8. I’ve finally begun to make some headway on umpires. I have some names of particularly well-regarded umpires of the 1800s and early 1900s, but I’m still trying to figure out why Ump A is better than Ump B. Expect some to show up on the contributors list, but don’t expect much in the way of election in the near future.
9. Negro League players are few at this point (Stovey), but will begin picking up in the mid-1920s as records improve for black ball players. I’m sure someone is being left out, but I just can’t find him. A lot of great black players are, in 1911, either just beginning their career (Louis Santop) or are in mid-career (Rube Foster, John Henry Lloyd being examples).

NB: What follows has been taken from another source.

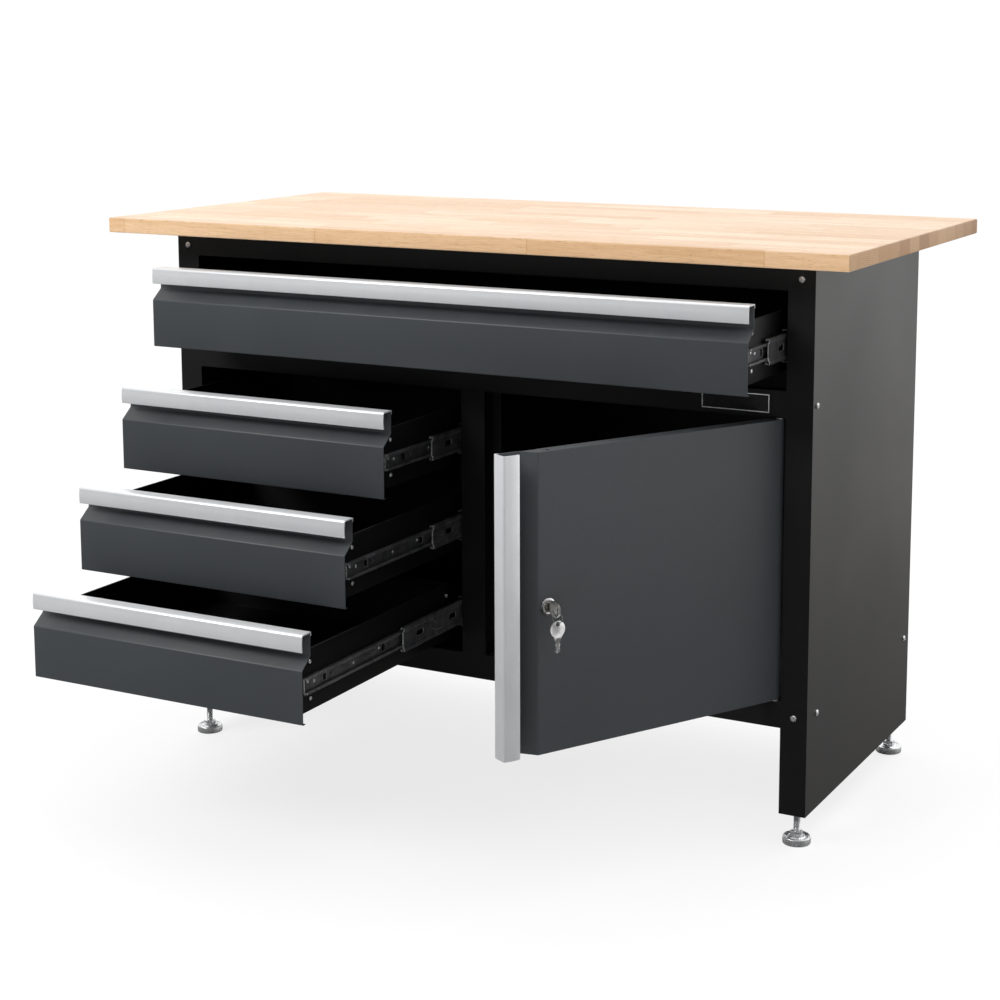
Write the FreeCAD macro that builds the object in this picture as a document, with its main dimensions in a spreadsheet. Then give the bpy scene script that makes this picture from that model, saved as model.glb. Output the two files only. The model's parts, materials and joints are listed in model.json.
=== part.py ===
import FreeCAD, Part
import math
import os
import Sketcher

# A steel workbench with a wooden top: one wide drawer above, three narrow drawers
# below on the left, and a cupboard with a right-hung, locking door below on the right.
# Millimetres, +X to the right, +Y to the back, +Z up. The origin is on the floor,
# under the middle of the worktop. The drawers and the door stand part open.

doc = FreeCAD.newDocument("Workbench")

# ---- driving dimensions --------------------------------------------------------------

DIMENSIONS = [
    # worktop
    ("top_width", 1200, "worktop, left to right"),
    ("top_depth", 600, "worktop, front to back"),
    ("top_thickness", 23, "worktop board"),
    ("top_height", 843, "upper face of the worktop above the floor"),
    ("top_edge_round", 2.5, "rounding of the worktop's edges"),
    # frame
    ("overhang_side", 73, "worktop past each side panel"),
    ("overhang_front", 78, "worktop past the front of the frame"),
    ("overhang_back", 60, "worktop past the back of the frame"),
    ("leg_bottom", 47, "lower edge of the side panels above the floor"),
    ("leg_face", 39, "width of each side panel's front and back flange"),
    ("leg_return", 20, "flange folded back behind the leg's face"),
    ("frame_sheet", 1.5, "steel sheet of side panels and rails"),
    ("panel_sheet", 1.2, "steel sheet of fronts, door, trays and divider"),
    ("liner_sheet", 1, "steel sheet of liners, floor and back"),
    ("rail_height", 38, "height of the top and middle rails"),
    ("bottom_rail_height", 37, "height of the bottom rail"),
    ("rail_depth", 20, "flanges of the rails"),
    ("wide_opening", 137, "height of the opening for the wide drawer"),
    ("bottom_rail_rise", 124, "bottom rail above the side panels' lower edge"),
    ("divider_centre", 1.5, "middle of the divider post, right of the centre"),
    ("divider_face", 39, "width of the divider post"),
    ("stop_setback", 25, "door stop behind the front of the frame"),
    ("stop_width", 14, "width of the door stop"),
    # badge
    ("badge_width", 100, "blank name plate"),
    ("badge_height", 26, "blank name plate"),
    ("badge_thickness", 0.8, "blank name plate"),
    ("badge_inset", 23.5, "name plate's right end from the right leg"),
    # bolts
    ("bolt_radius", 2.5, "frame bolts, M5"),
    ("bolt_head_radius", 4.4, "pan head"),
    ("bolt_head_height", 2.6, "pan head"),
    ("bolt_length", 11, "shank"),
    ("bolt_socket_radius", 1.6, "hexagon socket, across its corners"),
    ("bolt_socket_depth", 1.5, "hexagon socket"),
    ("bolt_clearance", 0.25, "bolt hole larger than the bolt, on the radius"),
    ("nut_radius", 4.4, "M5 nut across its corners"),
    ("nut_height", 4, "M5 nut"),
    ("leg_bolt_drop", 22, "upper leg bolt below the worktop"),
    ("leg_bolt_rise", 17, "lower leg bolt above the bottom rail's lower edge"),
    ("side_bolt_inset", 15, "upper side bolt behind the leg's face"),
    ("side_low_front_inset", 38, "lower front side bolt behind the leg's face"),
    ("side_low_back_inset", 25, "lower back side bolt from the back"),
    ("wood_screw_radius", 2, "worktop screws"),
    ("wood_screw_length", 16, "worktop screws, in the wood"),
    ("wood_screw_spacing", 400, "between worktop screws"),
    # drawer fronts and handles
    ("side_gap", 7, "drawer front or door to leg or post"),
    ("wide_front_rise", 11, "wide drawer front above the middle rail"),
    ("wide_front_top_gap", 6.7, "wide drawer front under the top rail"),
    ("front_rise", 11.4, "lowest drawer front above the bottom rail"),
    ("front_top_gap", 1.8, "upper narrow drawer front under the middle rail"),
    ("front_spacing", 8.4, "from one narrow drawer front to the next"),
    ("front_bend_drop", 48.6, "bend of a drawer front below its top"),
    ("slope_run", 20, "slope behind the handle, front to back"),
    ("slope_rise", 16, "slope behind the handle, along the front"),
    ("front_lip", 6, "lower edge folded back"),
    ("handle_face", 24, "visible face of a handle"),
    ("handle_wall", 1.8, "aluminium profile's wall"),
    ("handle_bow", 0.8, "convex bow of the handle's face"),
    ("handle_round", 3.6, "rounded front edge of a handle"),
    ("handle_hook", 5.5, "handle hooked over the sheet"),
    # trays and slides
    ("tray_rise", 12.5, "tray's bottom above the front's lower edge"),
    ("wide_tray_drop", 21.8, "wide drawer's tray below its handle's top"),
    ("tray_drop", 25.5, "narrow drawer's tray below its handle's top"),
    ("tray_short", 4, "tray shorter than its slide"),
    ("slide_gap", 13, "tray's side to leg or post"),
    ("slide_drop", 5, "slide's middle below the middle of the tray's side"),
    ("slide_setback", 5, "cabinet rail behind the leg's face"),
    ("slide_back_room", 57, "cabinet rail's back end from the frame's back"),
    ("middle_rail_short", 25, "middle member shorter than the cabinet rail"),
    ("rail_sheet", 1.2, "slide's steel strip"),
    ("outer_rail_half", 22.5, "half the height of the cabinet rail"),
    ("outer_rail_gap", 3.5, "cabinet rail's edges from the tray"),
    ("outer_rail_curl", 3, "cabinet rail's edges, folded over"),
    ("middle_rail_half", 17.4, "half the height of the middle member"),
    ("middle_rail_near", 2.6, "middle member's tracks from the cabinet's wall"),
    ("middle_rail_step", 2, "middle member's web from its tracks' edges"),
    ("middle_rail_slope", 2.4, "middle member's step, up and down"),
    ("middle_rail_track", 4.4, "inner track of the middle member"),
    ("middle_rail_gap", 3.6, "middle member from the tray"),
    ("middle_rail_curl", 3, "middle member's edges, folded over"),
    ("inner_rail_half", 11.5, "half the height of the drawer rail"),
    ("inner_rail_width", 6, "drawer rail, out from the tray"),
    ("inner_rail_curl", 2.9, "drawer rail's edges, folded over"),
    ("inner_rail_setback", 9.6, "drawer rail's front end behind the front's sheet"),
    ("inner_slot_half", 4.5, "slots in the drawer rail, half their length"),
    ("inner_slot_rise", 5, "slots in the drawer rail, half their height"),
    ("inner_hole_radius", 2.4, "holes in the drawer rail"),
    ("inner_hole_offset", 16, "holes in the drawer rail, behind its slots"),
    ("middle_slot_half", 9, "slots in the middle member, half their length"),
    ("middle_slot_rise", 4, "slots in the middle member, half their height"),
    ("tray_screw_radius", 3, "heads of the screws on a tray's side"),
    ("tray_screw_height", 1.6, "heads of the screws on a tray's side"),
    ("tray_screw_above", 30, "upper tray screws above the slide's middle"),
    ("tray_screw_below", 20.4, "lower tray screws below the slide's middle"),
    ("tray_screw_front_inset", 26, "front tray screws from the tray's front end"),
    ("tray_screw_back_inset", 10, "back tray screws from the tray's back end"),
    # how far the drawers stand open, and where their middle members stand
    ("wide_open", 125, "wide drawer, pulled out"),
    ("upper_open", 205, "upper narrow drawer, pulled out"),
    ("middle_open", 307, "middle narrow drawer, pulled out"),
    ("full_travel_past", 13, "a drawer's whole travel, past its slide's length"),
    ("wide_middle_out", 57, "its middle member's front end before the frame"),
    ("upper_middle_out", 77, "its middle member's front end before the frame"),
    ("middle_middle_out", 77, "its middle member's front end before the frame"),
    ("lower_middle_out", 162, "its middle member's front end before the frame"),
    # door
    ("door_opening_angle", 61.1, "door, turned open"),
    ("door_top_gap", 2, "under the middle rail"),
    ("door_bottom_gap", 2, "over the bottom rail"),
    ("door_pan", 20, "depth of the door's folded edges"),
    ("door_lip", 10, "inner lips of the door's folded edges"),
    ("door_bend", 51, "bend of the door's face from its outer edge"),
    ("hinge_inset", 4, "pin's middle from the door's hinge edge"),
    ("hinge_setback", 6, "pin's middle behind the door's face"),
    ("hinge_pin_radius", 2.5, "hinge pins"),
    ("hinge_pin_length", 9, "hinge pins past the rails"),
    ("hinge_pin_clearance", 0.1, "pin hole larger than the pin, on the radius"),
    ("hinge_collar_radius", 5.5, "collar under the door"),
    # lock
    ("lock_from_edge", 66, "lock's middle from the door's free edge"),
    ("lock_rise", 194, "lock's middle above the door's lower edge"),
    ("bezel_radius", 11.5, "lock's front rim"),
    ("bezel_height", 2.4, "lock's front rim"),
    ("bezel_round", 0.8, "rounding of the rim"),
    ("barrel_radius", 9.2, "lock barrel"),
    ("barrel_length", 26, "lock barrel behind the door's face"),
    ("barrel_clearance", 0.2, "hole in the door larger than the barrel"),
    ("lock_nut_radius", 14, "lock nut across its corners"),
    ("lock_nut_height", 4, "lock nut"),
    ("lock_nut_clearance", 0.05, "nut's bore larger than the barrel, on the radius"),
    ("plug_radius", 6.2, "turning plug"),
    ("plug_clearance", 0.1, "barrel's bore larger than the plug, on the radius"),
    ("plug_proud", 0.6, "plug before the rim"),
    ("cam_gap", 1, "cam behind the barrel"),
    ("cam_length", 67, "cam from the plug's middle"),
    ("cam_width", 14, "cam"),
    ("cam_thickness", 2, "cam"),
    # keys
    ("key_thickness", 2, "key"),
    ("key_bow_radius", 11, "key's round head"),
    ("key_blade_width", 8, "key's blade"),
    ("key_blade_length", 20, "key's blade past its head"),
    ("key_slot_clearance", 0.15, "keyway larger than the blade, each side"),
    ("key_neck", 2, "key's head before the plug"),
    ("key_tip_half", 1, "half the width of a key's tip"),
    ("key_tip_slope", 2.5, "slope of a key's tip"),
    ("key_notch", 1.4, "depth of the notches in a key's blade"),
    ("key_notch_step", 2, "length of one side of a notch"),
    ("key_hole_radius", 3.1, "hole in the key's head"),
    ("key_hole_edge", 1.2, "metal past the hole"),
    ("ring_radius", 6.3, "key ring, to the middle of its wire"),
    ("ring_wire_radius", 0.6, "key ring's wire"),
    ("ring_drop", 0.5, "wire below the middle of a key's hole"),
    ("ring_turn", 45, "key ring turned away from the door's plane"),
    # feet
    ("foot_inset_side", 20, "foot's middle from the side panel's face"),
    ("foot_inset_end", 23, "foot's middle from the frame's front or back"),
    ("foot_plate", 3, "plate in the bottom of each leg"),
    ("foot_plate_length", 44, "plate, front to back"),
    ("foot_pad_radius", 20, "foot's pad"),
    ("foot_pad_rim", 5, "height of the pad's rim"),
    ("foot_pad_height", 11, "height of the pad"),
    ("foot_pad_round", 1, "slanted rim of the pad"),
    ("foot_pad_shoulder", 2, "pad's shoulder out from the stud's hexagon"),
    ("foot_pad_dome", 2.5, "pad's shoulder above its rim"),
    ("stud_radius", 5, "foot's stud, M10"),
    ("stud_clearance", 0.3, "hole in the plate larger than the stud"),
    ("stud_top", 88, "top of the stud above the floor"),
    ("stud_hex_radius", 9.2, "hexagon on the stud, across its corners"),
    ("stud_hex_height", 7, "hexagon on the stud"),
]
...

Again, I know I’m going against the grain of the era, but it’s my hall and my rules let them in.
10. So far I’ve let 37 people, not all players, into my hall. That’s 3.7 per year and I’ve probably moved too many too quickly, so be prepared for a slowdown in the next several months. I do note that the real Hall let in 38 in their first 10 years, so maybe I’m not so off pace, but I want to err on the side of caution.
11. The biggest single problem is something I mentioned in relation to Mullane. I used to teach history at the university level a long time ago and one of the biggest problems I had was dealing with students who thought like late 20th Century Americans rather than 19th Century Americans (or 16th Century Germans or 1st Century Romans) and couldn’t make the stretch back to the appropriate era. I know a lot more about the guys I’m considering enshrining than many of the writers of the day. I know Mullane had a race problem. I also know that I’m thinking like a 21st Century American when Mullane’s race problem bothers me and I further know that the writers of 1910 thought more like Mullane than they did me (which is not to imply they were all racists). I know George Gore’s OPS. There was no OPS in 1910 for the writers to know. So I have to watch both personal preferences that are culturally related (Mullane) as well as the new statistical information that is available (Gore) when doing this. And I’ve found both to be difficult. But like Catherine the Great who had a dozen affairs in search of true love, I’m in there trying.